### Exercise
From the entries that follow, pick out all lines holding "metres".

----

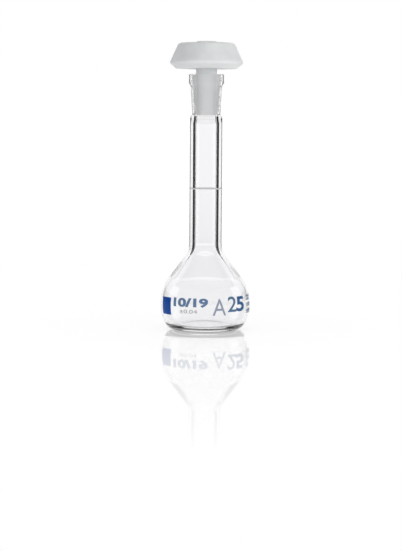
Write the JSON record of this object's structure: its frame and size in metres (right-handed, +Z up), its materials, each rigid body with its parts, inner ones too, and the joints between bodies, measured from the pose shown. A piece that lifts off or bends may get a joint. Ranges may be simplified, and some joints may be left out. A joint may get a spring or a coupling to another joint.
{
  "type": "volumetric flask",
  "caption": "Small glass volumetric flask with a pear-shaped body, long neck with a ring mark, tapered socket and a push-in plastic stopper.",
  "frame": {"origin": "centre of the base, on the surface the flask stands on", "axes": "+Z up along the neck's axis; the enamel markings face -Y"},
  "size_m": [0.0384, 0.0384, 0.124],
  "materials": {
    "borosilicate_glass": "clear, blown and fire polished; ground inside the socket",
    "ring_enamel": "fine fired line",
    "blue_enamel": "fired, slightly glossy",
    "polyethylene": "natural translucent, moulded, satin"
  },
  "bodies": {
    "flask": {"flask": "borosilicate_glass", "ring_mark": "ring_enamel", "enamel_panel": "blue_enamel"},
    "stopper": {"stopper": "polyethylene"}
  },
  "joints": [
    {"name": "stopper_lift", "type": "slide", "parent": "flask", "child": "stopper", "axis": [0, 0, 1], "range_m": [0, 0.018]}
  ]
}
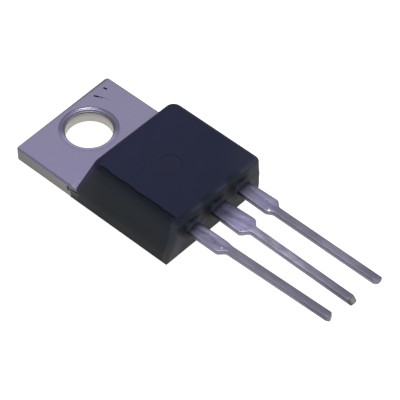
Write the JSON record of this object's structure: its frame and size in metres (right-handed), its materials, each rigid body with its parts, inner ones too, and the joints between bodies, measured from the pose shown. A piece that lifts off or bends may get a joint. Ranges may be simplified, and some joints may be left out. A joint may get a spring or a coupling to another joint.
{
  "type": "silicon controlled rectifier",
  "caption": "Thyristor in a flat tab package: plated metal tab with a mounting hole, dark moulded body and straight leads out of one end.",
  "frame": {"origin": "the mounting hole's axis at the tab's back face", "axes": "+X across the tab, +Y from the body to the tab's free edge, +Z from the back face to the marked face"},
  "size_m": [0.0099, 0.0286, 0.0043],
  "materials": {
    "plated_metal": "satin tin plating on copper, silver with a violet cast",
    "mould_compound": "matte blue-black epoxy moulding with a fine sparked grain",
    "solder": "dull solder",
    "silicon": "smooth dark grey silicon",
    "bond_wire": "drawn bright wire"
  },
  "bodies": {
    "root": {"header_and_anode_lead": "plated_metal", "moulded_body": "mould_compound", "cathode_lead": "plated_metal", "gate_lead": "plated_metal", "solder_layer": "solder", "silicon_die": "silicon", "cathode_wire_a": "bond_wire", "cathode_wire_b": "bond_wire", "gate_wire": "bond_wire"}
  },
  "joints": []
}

----

### Exercise response
Write the JSON record of this object's structure: its frame and size in metres (right-handed, +Z up), its materials, each rigid body with its parts, inner ones too, and the joints between bodies, measured from the pose shown. A piece that lifts off or bends may get a joint. Ranges may be simplified, and some joints may be left out. A joint may get a spring or a coupling to another joint.
Write the JSON record of this object's structure: its frame and size in metres (right-handed), its materials, each rigid body with its parts, inner ones too, and the joints between bodies, measured from the pose shown. A piece that lifts off or bends may get a joint. Ranges may be simplified, and some joints may be left out. A joint may get a spring or a coupling to another joint.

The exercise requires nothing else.